The first edition was an incredible success and I’d like to thank everyone who attended the illustrated talks and came on the blitz tours in 2024. I’ll be doing more walks and talks in 2025.
This book started with me trying to make sense of a part of my family’s history, so in many ways it is a work of years. I grew up as a child of the inner city of Swansea, a point that came home to me when I eventually realised that both my mother’s and father’s families lost relatives in the bombing.
The story of the loss of Jack Bowers was something I grew up with but the true significance didn’t really hit me until I became a parent myself and I lost the older members of the family. I heard stories of the war from Florence and Ethel (my grandmothers), but they were never overly keen to talk about those years. I’m grateful for the things they shared with me.
The history of the town centre, later known as Castle Gardens, is central to understanding how Swansea was destroyed.
I am so grateful to my friend Dr John Alban for his expert knowledge of the period and the many discussions we have had over the years. John’s generosity and support has been significant for so many of us as Swansea historians. I gained a deeper understanding of fire whilst working on the restoration of the Palace of Westminster (which has a unique relationship with fire itself), and I learned much from working with fire engineers on the Parliament restoration, although none of my colleagues realised I was busy applying what I was learning to the destruction of Swansea in the blitz. My lifelong friend John Andrew was particularly supportive and our long conversations so productive.
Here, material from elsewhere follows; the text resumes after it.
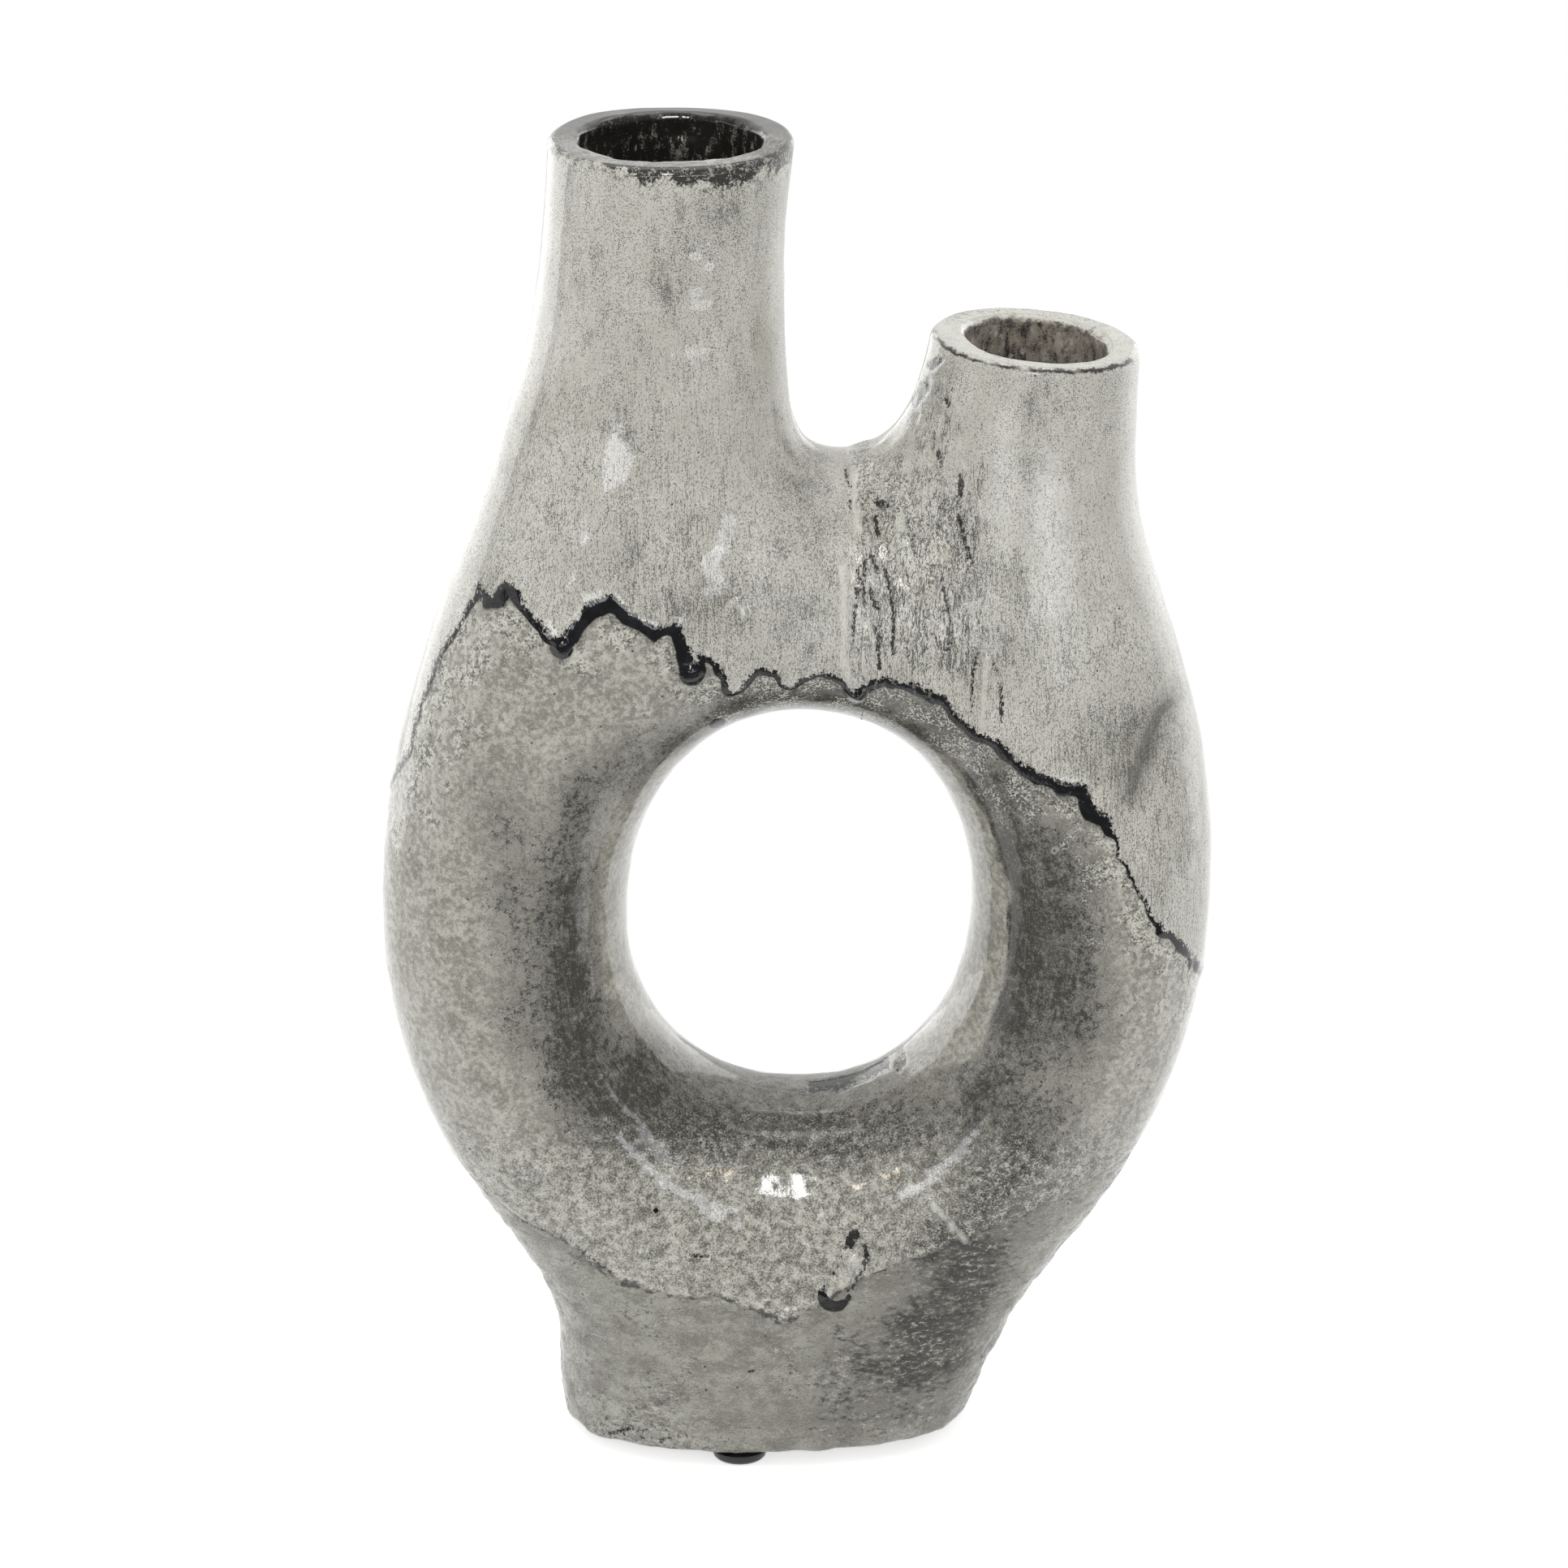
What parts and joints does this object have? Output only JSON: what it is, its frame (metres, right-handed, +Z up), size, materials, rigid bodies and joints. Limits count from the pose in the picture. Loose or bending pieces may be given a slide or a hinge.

I was very privileged to be able to talk with Tony Kilmister about the courageous exploits of his mother and father, who were central to the Teilo Crescent tragedy. The Royal Engineers Association were incredibly helpful and friendly and I remember with great affection spending evenings in the Drill Hall listening to the old soldiers’ stories that put faces and personalities into the painful history of the time.
Also the wonderful support of my wife Alison who does so much to inspire and improve my writing and provide background knowledge on so many things.